Superbly aided by a journalist and a lawyer adept in politicianspeak, the activists refused to let Ms. Chowdhury get away with anything. She started with an academic lecture on parliamentary committee-making delivered in an egregiously offensive, sugary, patronizing tone. So, naturally, there was nowhere to go from there but up. Skipping down memory lanes of college activism, Ms. Chowdhury tested the waters to see if she could slip in an undercover co-opt of public sentiment via expressions of pride in strong civic participation from the citizenry. A few minutes, numerous interjections, and several half-sentences later, she got blunt; "we are not on the other side of the table". Until she brought it up, nobody was talking in that language. She opened the door and the anchor ambled in with another government spokesperson's quote labeling Anna Hazare's supporters, "unreasonable" and "the other camp". And so the backpedaling began.

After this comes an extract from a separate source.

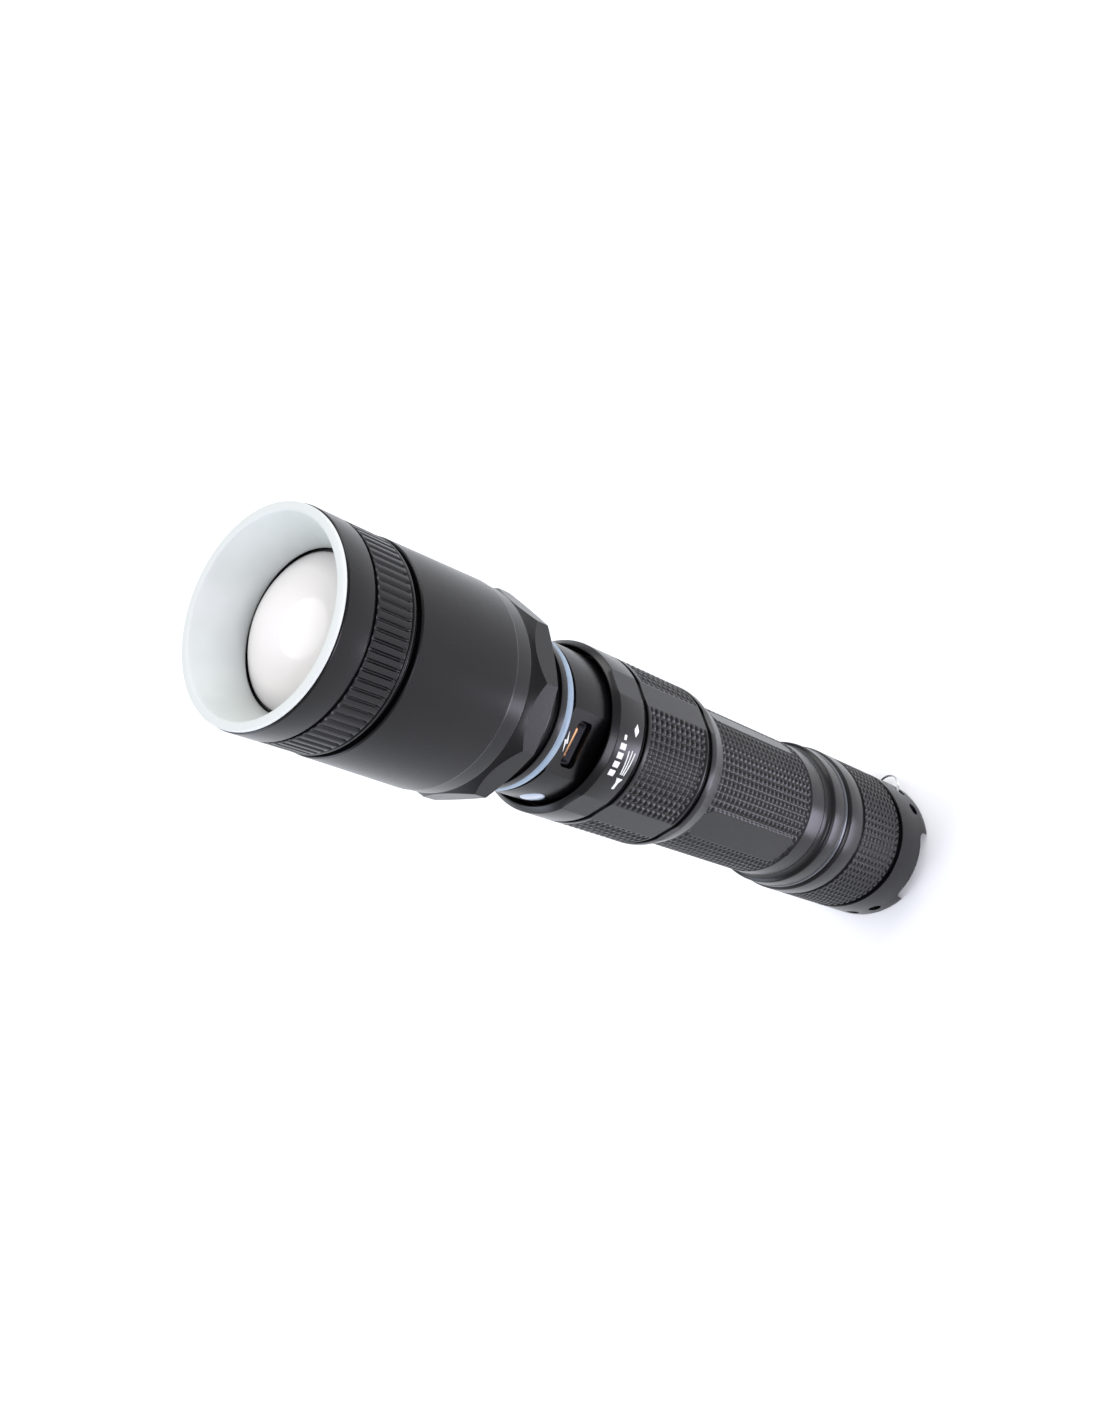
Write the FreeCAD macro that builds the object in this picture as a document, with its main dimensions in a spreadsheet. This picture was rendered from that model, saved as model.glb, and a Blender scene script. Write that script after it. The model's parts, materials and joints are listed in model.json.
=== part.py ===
import FreeCAD
import Part
import os
import math
import Sketcher

# A rotary-focus flashlight that charges through a port hidden under a sliding sleeve.
# It stands on its tail teeth, the axis is Z and the beam leaves along +Z.
# Every length is in millimetres and every level is a height above the tail teeth.

SIZES = {
    # outside radii
    "head_r": 16.05, "barrel_front_r": 15.75, "focus_r": 15.6, "band_r": 15.4, "corner_r": 16.4, "taper_r": 15.85,
    "waist_r": 14.9,
    "neck_shoulder_r": 13.4, "ring_r": 12.6, "neck_r": 12.3, "neck_groove_r": 11.9,
    "sleeve_r": 14.05, "sleeve_groove_r": 13.5, "sleeve_end_r": 13.2, "sleeve_bore_r": 12.95,
    "tube_r": 12.65, "tube_band_r": 13.6, "cap_r": 14.05, "cap_edge_r": 13.7, "cap_groove_r": 13.3,
    # levels of the focusing head, from the front down
    "front_z": 164.7, "band_front": 164.0, "band_corner": 163.8, "band_back": 159.4, "rib_front": 158.8,
    "lip_front": 152.5, "lip_back": 151.9, "rib_r": 15.55, "rib_groove_r": 15.1,
    "bezel_r": 14.9, "bezel_lip_r": 15.45, "bezel_mouth_r": 14.18, "bezel_throat_r": 11.7, "throat_z": 156.9, "bezel_seat": 156.7,
    "skirt_bore_r": 14.9, "flange_z": 154.9,
    "cam_r": 13.7, "cam_bore_r": 13.05, "cam_low": 139.0,
    "cam_slot_low": 140.47, "cam_slot_high": 142.97, "cam_cut_in": 12.8, "cam_cut_out": 14.2,
    "cam_pitch": 28.8, "cam_rise": 8.96,
    # the lens group
    "lens_r": 11.2, "lens_flat": 154.9, "lens_top": 161.3, "lens_ball": 16.2,
    "carrier_r": 12.0, "carrier_top": 156.4, "carrier_low": 148.4, "carrier_bore_r": 11.0,
    "ledge_r": 10.4, "ledge_top": 154.4, "ledge_low": 153.6,
    "pin_r": 0.9, "pin_z": 150.2, "pin_in": 11.1, "pin_out": 13.62, "pin_turn": 106.0,
    # the barrel and the tube that guides the lens
    "spigot_r": 14.6, "spigot_top": 154.6, "barrel_top": 150.8, "barrel_bore_r": 14.0,
    "oring_low": 152.6, "oring_high": 153.8, "oring_in": 14.3, "oring_out": 14.85,
    "taper_top": 132.0, "taper_low": 129.0, "waist_z": 128.1, "corner_top": 125.4, "corner_low": 123.4,
    "shoulder_z": 121.9, "shoulder_end": 121.3, "barrel_low": 119.3, "seat_z": 133.0,
    "facet_distance": 15.5, "facet_half": 7.0, "facet_cut_top": 128.0, "facet_cut_low": 121.0,
    "pill_r": 12.4, "pill_low": 125.0, "screw_r": 11.4,
    "guide_r": 12.75, "guide_bore_r": 12.08, "guide_foot_top": 136.5,
    "guide_slot_low": 141.0, "guide_slot_high": 151.4, "guide_slot_half": 1.2,
    # the light engine
    "pill_top": 131.0, "pedestal_r": 7.0, "pedestal_top": 134.0, "pill_cup_r": 10.8, "pill_cup_top": 128.5,
    "star_r": 8.0, "star_top": 135.2, "emitter_half": 1.75, "emitter_top": 135.9, "emitter_ball": 1.6,
    "driver_top": 127.0, "driver_low": 125.6, "coil_r": 3.0, "coil_top": 128.3,
    # the charging neck
    "screw_top": 124.9, "screw_bore_r": 9.4, "groove_low": 117.7, "ring_low": 116.3, "seal_low": 114.6,
    "neck_top": 114.0, "neck_low": 98.0, "neck_bore_r": 10.2, "neck_roof": 116.5,
    "flat_distance": 11.3, "flat_top": 113.6, "flat_low": 104.0, "flat_half": 6.5,
    "port_z": 110.1, "port_half_w": 3.8, "port_half_h": 1.6,
    "shell_half_w": 3.2, "shell_half_h": 1.05, "shell_wall": 0.3, "shell_front": 10.3, "shell_back": 5.5,
    "tongue_half_w": 2.6, "tongue_half_h": 0.3, "tongue_front": 9.9, "tongue_back": 5.8,
    "board_r": 10.2, "board_top": 108.9, "board_low": 107.4, "chip_half": 2.2, "chip_top": 109.9, "chip_y": 4.0,
    "light_r": 2.0, "light_z": 108.7, "light_in": 10.25, "light_out": 12.6, "light_turn": -148.0,
    # the cell and its contacts
    "contact_board_top": 100.1, "contact_board_low": 98.6, "contact_r": 3.0, "contact_low": 96.7,
    "cell_r": 9.2, "cell_low": 30.5, "cell_top": 95.5, "nub_r": 2.7, "nub_top": 96.5,
    # the sliding sleeve
    "sleeve_top": 106.1, "sleeve_edge": 105.7, "collar_low": 98.9, "collar_groove_low": 97.8,
    "sleeve_knurl_low": 80.8, "sleeve_rim_top": 79.7, "sleeve_rim_low": 78.4, "sleeve_low": 74.9,
    "sleeve_flat_distance": 13.86, "sleeve_flat_half": 4.0,
    "wiper_out": 12.9, "wiper_in": 12.1, "wiper_a_low": 100.4, "wiper_a_high": 101.8,
    "wiper_b_low": 86.0, "wiper_b_high": 87.4,
    # the battery tube
    "tube_bore_r": 9.7, "tube_step": 39.7, "tube_band_top": 37.8, "tube_band_low": 33.9,
    "thread_r": 11.6, "thread_low": 19.0, "tube_flat_distance": 12.25, "tube_flat_half": 3.2,
    "tube_flat_top": 71.2, "tube_flat_low": 47.6,
    "tail_seal_low": 32.55, "tail_seal_out": 13.7,
    # the tail cap and its switch
    "cap_top": 32.5, "cap_corner": 32.0, "cap_knurl_top": 26.6, "cap_band_low": 27.7, "cap_knurl_low": 12.6,
    "cap_tail_top": 11.1, "cap_bore_r": 12.05, "cap_bore_low": 13.0, "switch_bore_r": 11.0, "web_top": 6.6,
    "web_low": 5.0, "web_hole_r": 7.0, "cup_r": 12.0, "cup_edge_r": 12.5,
    "recess_top": 3.3, "recess_half": 5.4, "recess_flare": 6.9, "recess_corner": 1.5,
    "cord_hole_r": 1.25, "cord_hole_x": 2.48, "cord_hole_z": 3.5, "cord_wire_r": 0.4, "wall_middle_r": 13.0,
    "ring_side_x": 7.85, "ring_side_z": 1.3,
    "boot_r": 6.6, "boot_top": 7.6, "boot_low": 4.5, "boot_ball": 11.0,
    "skirt_in": 6.95, "skirt_top": 7.8, "stem_r": 2.4, "stem_top": 9.6,
    "switch_half": 4.6, "switch_low": 11.4, "switch_top": 15.0, "tail_board_top": 16.4,
    "retainer_in": 8.6, "retainer_top": 18.6, "spring_r": 5.2, "spring_wire_r": 0.45, "spring_top": 29.9,
    "spring_pitch": 2.6,
}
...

The panel caught Ms. Chowdhury boasting her government put tainted minister A. Raja behind bars (and not the independent CBI), pooh-poohing deadlines for law making perhaps momentarily forgetting the context of a 42 year delay provoking a 72 year old man to go on a fast unto death, and diverting discussion to semantics - call it "our" government instead of "your" government. When things got a little rough, she quickly reminded everyone of that old chestnut, politicians are people too. "Who are politicians?", she bleated.

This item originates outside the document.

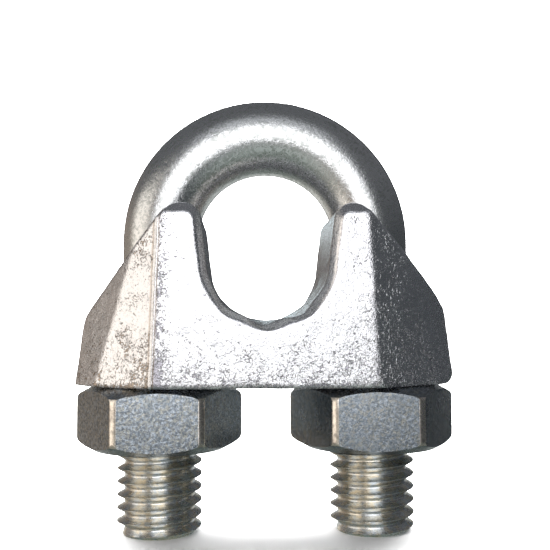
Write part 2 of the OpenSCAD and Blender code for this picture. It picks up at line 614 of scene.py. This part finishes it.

"Politicians are smart people", replied the neglected sixth panelist who could only manage to get this one sentence in. "They know this is an inflection point and there is no choice but to be on the same side."
"We're damned if we do and damned if we don't!", exclaimed the government representative at one point. "No, you're damned if you don't!", pat came the reply from the youth.
Kudos to Ms. Chowdhury. Never once did she lose her smile during all the interjections and clarifications and mis-statements and self-victimization. But you've got to admit, it is hard not to smile at her, too.